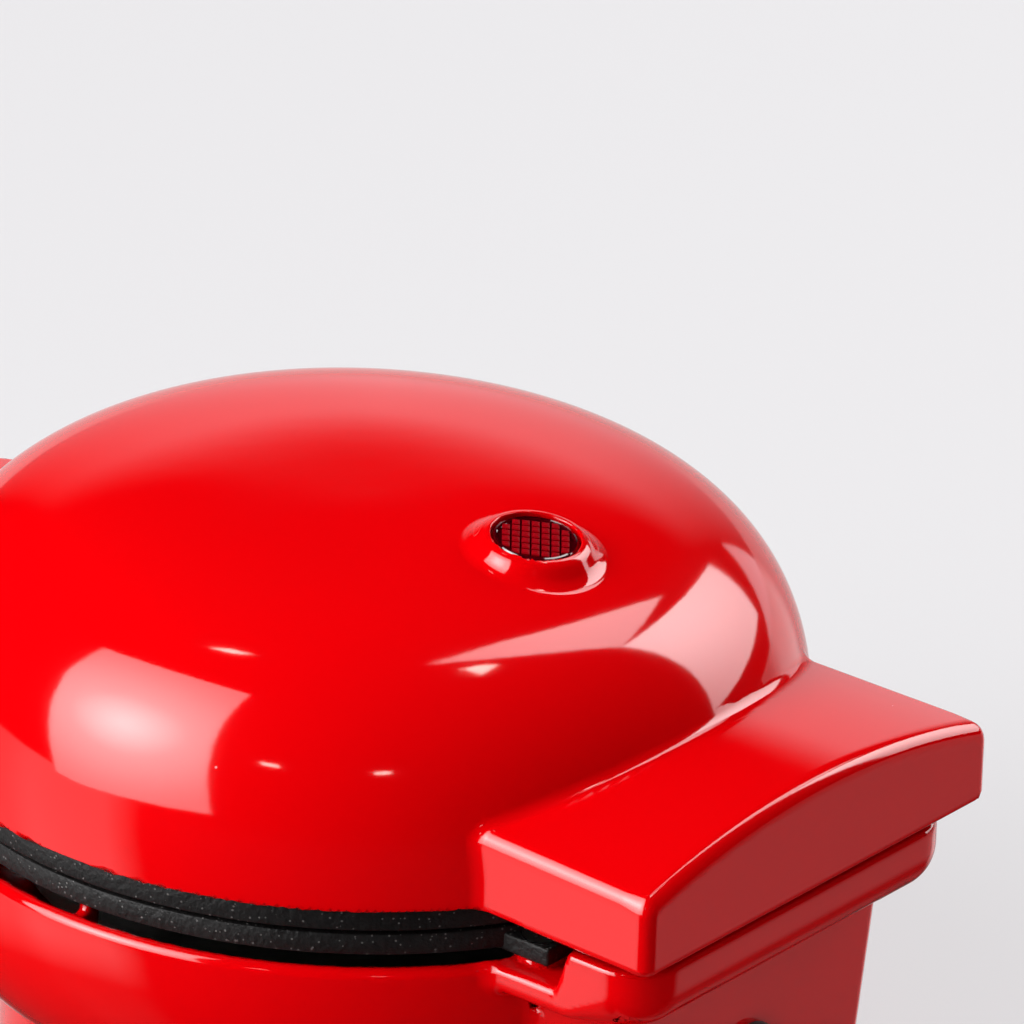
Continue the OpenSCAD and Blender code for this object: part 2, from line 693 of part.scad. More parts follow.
module base_shell() {
    shield_low = lower_face - shield_at - sheet;
    boss_top = lower_face - lug_step - lug_t;
    color("crimson") difference() {
        union() {
            difference() {
                base_outer();
                bowl_inner();
                rear_block(wall);
                pedestal(wall);
            }
            intersection() {
                union() {
                    base_outer();
                    translate([0, 0, base_top - 2])
                        cylinder(h = lower_face - base_top, r = bowl_r, $fn = 96);
                }
                union() {
                    for (s = [-1, 1]) {
                        translate([s * lug_x, lug_y, boss_top - 12]) cylinder(h = 12, r = boss_r, $fn = 32);
                        for (e = [-1, 1]) translate([s * arm_x + e * (rib_in + rib_t / 2) - rib_t / 2,
                            hinge_y - eye_r - 2, rear_bottom]) cube([rib_t, 20, ridge_z - rear_bottom]);
                    }
                    plate_ribs(land_r + 1, bowl_r - wall / 2, base_top - 14, base_top - 1);
                    plate_ribs(land_r + 1, lower_plate_r - wall, base_top - 2, lower_face - plate_t);
                    cover_post(cover_points[0], shield_low);
                    cover_post(cover_points[1], cover_top + 12);
                    cover_post(cover_points[2], cover_top + 12);
                    cover_post(cover_points[3], cover_top + 9);
                }
            }
            for (s = [-1, 1]) translate([s * lug_x, lug_y, boss_top - 4])
                cylinder(h = 4, r = boss_r, $fn = 32);
        }
        for (s = [-1, 1]) {
            translate([s * arm_x - rib_in, ridge_y - eps, notch_z - wall - eps])
                cube([2 * rib_in, rear_y - wall - ridge_y + eps, 20]);
            translate([s * arm_x - rib_in - rib_t - part_gap, hinge_y, hinge_z]) rotate([0, 90, 0])
                cylinder(h = 2 * (rib_in + rib_t + part_gap), r = pin_r + pin_seat, $fn = 48);
            translate([s * lug_x, lug_y, boss_top - 8])
                cylinder(h = 8 + eps, r = screw_r + thread_gap, $fn = 24);
        }
        translate([-lead_slot / 2, ridge_y - eps, notch_z - wall - eps])
            cube([lead_slot, hinge_y - ridge_y + eps, 20]);
        translate([0, -front_screw_y, shield_low - 8])
            cylinder(h = 8 + eps, r = screw_r + thread_gap, $fn = 24);
        for (p = cover_points) translate([p[0], p[1], cover_top - eps])
            cylinder(h = 8 + eps, r = screw_r + thread_gap, $fn = 24);
        translate([0, pedestal_rear - wall - eps, gland_z]) rotate([-90, 0, 0])
            cylinder(h = wall + 2 * eps, r = gland_r + 2, $fn = 48);
    }
}

// Round plate that closes the foot ring, with a tongue under the pedestal
module cover_outline() {
    half = pedestal_half_foot + (pedestal_half_top - pedestal_half_foot)
        * (cover_z - foot_lift) / (rear_bottom - foot_lift) - wall - cover_gap;
    cylinder(h = cover_t, r = foot_ring_r - wall - cover_gap, $fn = 120);
    translate([-half, 0, 0]) cube([2 * half, pedestal_rear - wall - cover_gap, cover_t]);
}

module bottom_cover() {
    color([0.12, 0.12, 0.12]) translate([0, 0, cover_z]) difference() {
        cover_outline();
        for (x = [-20 : 8 : 20]) translate([x - 1.5, -14, -eps]) cube([3, 28, cover_t + 2 * eps]);
        for (p = cover_points) translate([p[0], p[1], -eps])
            cylinder(h = cover_t + 2 * eps, r = screw_r + shank_gap, $fn = 32);
    }
}

module cover_screws() {
    color("gray") for (p = cover_points) translate([p[0], p[1], cover_z]) pan_screw(cover_t + 6);
}

module rubber_feet() {
    color("black") for (p = feet_points) translate([p[0], p[1], 0]) {
        cylinder(h = cover_z - 1, r1 = foot_r - 0.6, r2 = foot_r, $fn = 48);
        translate([0, 0, cover_z - 1 - eps]) cylinder(h = 1 + eps, r = foot_r, $fn = 48);
    }
}

// Three-pole ceramic block on the bottom cover, ahead of the gland
module terminal_block() {
    color("white") translate([0, block_y, cover_top]) difference() {
        translate([-15, -6, 0]) cube([30, 12, 11]);
        for (x = [-9, 0, 9]) {
            translate([x, -7, 4.5]) rotate([-90, 0, 0]) cylinder(h = 14, r = 2, $fn = 32);
            translate([x, 0, 4.5]) cylinder(h = 8, r = 1.8, $fn = 32);
        }
    }
}

// Rubber gland in the pedestal's rear wall, bored for the supply cord
module cord_gland() {
    color("black") translate([0, pedestal_rear - wall, gland_z]) rotate([-90, 0, 0]) difference() {
        union() {
            translate([0, 0, -2]) cylinder(h = 2, r = gland_r + 3.2, $fn = 48);
            translate([0, 0, -eps]) cylinder(h = wall + 2 * eps, r = gland_r + 1.98, $fn = 48);
            translate([0, 0, wall]) cylinder(h = 1.5, r = gland_r + 3.2, $fn = 48);
        }
        translate([0, 0, -3]) cylinder(h = wall + 6, r = gland_r, $fn = 48);
    }
}

// Tube along a list of points, one ring of eight at each smoothed step
function path_at(p, i, u) = let (n = len(p) - 1, a = p[max(i - 1, 0)], b = p[i], c = p[min(i + 1, n)],
    d = p[min(i + 2, n)]) 0.5 * (2 * b + (c - a) * u + (2 * a - 5 * b + 4 * c - d) * u * u
    + (3 * b - a - 3 * c + d) * u * u * u);
function smooth(p, k) = concat([for (i = [0 : len(p) - 2]) for (j = [0 : k - 1]) path_at(p, i, j / k)],
    [p[len(p) - 1]]);

module tube(points, r) {
    q = smooth(points, 4);
    n = len(q);
    side = [1, 0.3, 0.2];
    rings = [for (i = [0 : n - 1]) let (t = q[min(i + 1, n - 1)] - q[max(i - 1, 0)], w = t / norm(t),
        u0 = cross(w, side), u = u0 / norm(u0), v = cross(w, u))
        for (k = [0 : 7]) q[i] + r * (cos(45 * k) * u + sin(45 * k) * v)];
    polyhedron(rings, concat([[for (k = [0 : 7]) k]],
        [for (i = [0 : n - 2]) for (k = [0 : 7]) each [
            [i * 8 + k, (i + 1) * 8 + k, i * 8 + (k + 1) % 8],
            [i * 8 + (k + 1) % 8, (i + 1) * 8 + k, (i + 1) * 8 + (k + 1) % 8]]],
        [[for (k = [7 : -1 : 0]) (n - 1) * 8 + k]]));
}

// Leads from the upper element's ends to the thermostat and to the hinge
module lid_leads() {
    z = upper_face + element_seat + element_tube;
    back = upper_face + plate_t;
    color("white") {
        tube([[5, pin_end + part_gap, z], [5.4, pin_end + 4, z], [6.5, pin_end + 9, z - 0.5],
            [6, hinge_y - 19, z - 5], [5.5, hinge_y - 15.5, rim_z + 3.4],
            [5, hinge_y - 11, rim_z + 2.4], [4.6, hinge_y - 7, rim_z + 1]], lead_r);
        tube([[-5, pin_end + part_gap, z], [-5.4, pin_end + 5, z], [-9, pin_end + 10, z],
            [-20, pin_end + 9.5, z + 1], [-38, 38, z + 1], [-46, 24, z],
            [-thermostat_x - 0.8, 12, back + 9.2], [-thermostat_x - 0.4, 8, back + 9.6],
            [-thermostat_x - 0.4, blade_y + 1.2 + part_gap, back + 9.6]], lead_r);
    }
}

// Leads from the terminal block to the lower element's ends
module base_leads() {
    z = lower_face - element_seat - element_tube;
    color("white") for (s = [-1, 1])
        tube([[s * 5, pin_end + part_gap, z], [s * 5.4, pin_end + 5, z], [s * 7, pin_end + 10, z - 3],
            [s * 9, block_face + 5, z - 9], [s * 9, block_face + 5, cover_top + 8],
            [s * 9, block_face + 2.4, cover_top + 4.5], [s * 9, block_face - 1, cover_top + 4.5]], lead_r);
}

lid_shell();
indicator_lens();
indicator_lamp();
lamp_holder();
upper_plate();
upper_element();
upper_heat_shield();
upper_plate_screws();
thermostat();
hinge_bracket();
bracket_screws();
lid_leads();
base_shell();
hinge_pins();
lower_plate();
lower_element();
lower_heat_shield();
lower_plate_screws();
thermal_fuse();
fuse_clip();
bottom_cover();
cover_screws();
rubber_feet();
terminal_block();
cord_gland();
base_leads();
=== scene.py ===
import bmesh
import bpy
import numpy as np
from mathutils import Matrix, Vector


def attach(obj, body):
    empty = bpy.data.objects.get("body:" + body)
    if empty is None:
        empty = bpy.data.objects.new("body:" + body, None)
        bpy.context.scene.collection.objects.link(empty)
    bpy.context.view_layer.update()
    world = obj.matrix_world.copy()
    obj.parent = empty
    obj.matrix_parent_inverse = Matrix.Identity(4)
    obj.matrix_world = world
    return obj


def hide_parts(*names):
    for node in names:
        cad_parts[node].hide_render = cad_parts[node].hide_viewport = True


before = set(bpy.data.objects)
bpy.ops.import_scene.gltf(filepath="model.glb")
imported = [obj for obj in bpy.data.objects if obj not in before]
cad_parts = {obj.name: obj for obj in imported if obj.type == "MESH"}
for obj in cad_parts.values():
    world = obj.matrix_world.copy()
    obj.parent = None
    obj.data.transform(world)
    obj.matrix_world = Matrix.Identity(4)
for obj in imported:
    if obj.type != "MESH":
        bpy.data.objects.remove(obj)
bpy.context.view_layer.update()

# Camera
# A long lens behind the hinge, on the maker's right, turned a little so that the
# dome's far edge rises to the left. Its place was fitted to the outline of the object.
MM = 0.001
cam_place = Vector((2245.289, 1763.105, 1472.996)) * MM
cam_right = Vector((-0.62467, 0.78011, 0.03491))
cam_up = Vector((-0.32220, -0.29821, 0.89848))
cam_back = Vector((0.71132, 0.55000, 0.43763))
lens_px, frame_px, centre_drop_px = 22261.5, 1024, 2.86
sensor_mm = 36


def standing(right, up, back, place):
    m = Matrix((right, up, back)).transposed().to_4x4()
    m.translation = place
    return m


cam_data = bpy.data.cameras.new("product_camera")
cam_data.sensor_width = sensor_mm
cam_data.lens = lens_px / frame_px * sensor_mm
cam_data.shift_y = centre_drop_px / frame_px
cam_data.clip_start, cam_data.clip_end = 0.1, 40
camera = bpy.data.objects.new("product_camera", cam_data)
bpy.context.scene.collection.objects.link(camera)
camera.matrix_world = standing(cam_right, cam_up, cam_back, cam_place)
bpy.context.scene.camera = camera
# The plain transform keeps the enamel's full red, which a film curve would wash out.
bpy.context.scene.view_settings.view_transform = "Standard"

# Studio
# A pale table top between two large softboxes: one on the camera's left, one to the right
# and a little behind, with a strip over it and a few small lamps that show as glints.
# The paper's finish comes first. Every finish here and below varies a little in tone,
# gloss and level, each at its own scale, on Object coordinates.


def group(name, inputs, outputs):
    g = bpy.data.node_groups.new(name, "ShaderNodeTree")
    for label, kind, value in inputs:
        s = g.interface.new_socket(label, in_out="INPUT", socket_type=kind)
        if value is not None:
            s.default_value = value
    for label, kind in outputs:
        g.interface.new_socket(label, in_out="OUTPUT", socket_type=kind)
    return g, g.nodes.new("NodeGroupInput"), g.nodes.new("NodeGroupOutput")


def wire(tree, *pairs):
    for a, b in pairs:
        tree.links.new(a, b)


# Grain: two octaves of noise, as a height and as a tone between 0 and 1.
grain, g_in, g_out = group(
    "grain",
    [("Vector", "NodeSocketVector", None), ("Scale", "NodeSocketFloat", 400.0),
     ("Stretch", "NodeSocketVector", (1.0, 1.0, 1.0))],
    [("Height", "NodeSocketFloat"), ("Tone", "NodeSocketFloat")])
stretch = grain.nodes.new("ShaderNodeVectorMath")
stretch.operation = "MULTIPLY"
fine = grain.nodes.new("ShaderNodeTexNoise")
fine.inputs["Detail"].default_value = 2.0
broad = grain.nodes.new("ShaderNodeTexNoise")
broad.inputs["Detail"].default_value = 3.0
twelfth = grain.nodes.new("ShaderNodeMath")
twelfth.operation = "MULTIPLY"
twelfth.inputs[1].default_value = 1 / 12
wire(grain, (g_in.outputs["Vector"], stretch.inputs[0]), (g_in.outputs["Stretch"], stretch.inputs[1]),
     (stretch.outputs[0], fine.inputs["Vector"]), (stretch.outputs[0], broad.inputs["Vector"]),
     (g_in.outputs["Scale"], fine.inputs["Scale"]), (g_in.outputs["Scale"], twelfth.inputs[0]),
     (twelfth.outputs[0], broad.inputs["Scale"]), (fine.outputs["Fac"], g_out.inputs["Height"]),
     (broad.outputs["Fac"], g_out.inputs["Tone"]))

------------

Begin with the line containing "lid_shell();", end with the line containing "obj.parent = None", and repeat every line in that stretch exactly.

* **Result for this exercise**
lid_shell();
indicator_lens();
indicator_lamp();
lamp_holder();
upper_plate();
upper_element();
upper_heat_shield();
upper_plate_screws();
thermostat();
hinge_bracket();
bracket_screws();
lid_leads();
base_shell();
hinge_pins();
lower_plate();
lower_element();
lower_heat_shield();
lower_plate_screws();
thermal_fuse();
fuse_clip();
bottom_cover();
cover_screws();
rubber_feet();
terminal_block();
cord_gland();
base_leads();
=== scene.py ===
import bmesh
import bpy
import numpy as np
from mathutils import Matrix, Vector


def attach(obj, body):
    empty = bpy.data.objects.get("body:" + body)
    if empty is None:
        empty = bpy.data.objects.new("body:" + body, None)
        bpy.context.scene.collection.objects.link(empty)
    bpy.context.view_layer.update()
    world = obj.matrix_world.copy()
    obj.parent = empty
    obj.matrix_parent_inverse = Matrix.Identity(4)
    obj.matrix_world = world
    return obj


def hide_parts(*names):
    for node in names:
        cad_parts[node].hide_render = cad_parts[node].hide_viewport = True


before = set(bpy.data.objects)
bpy.ops.import_scene.gltf(filepath="model.glb")
imported = [obj for obj in bpy.data.objects if obj not in before]
cad_parts = {obj.name: obj for obj in imported if obj.type == "MESH"}
for obj in cad_parts.values():
    world = obj.matrix_world.copy()
    obj.parent = None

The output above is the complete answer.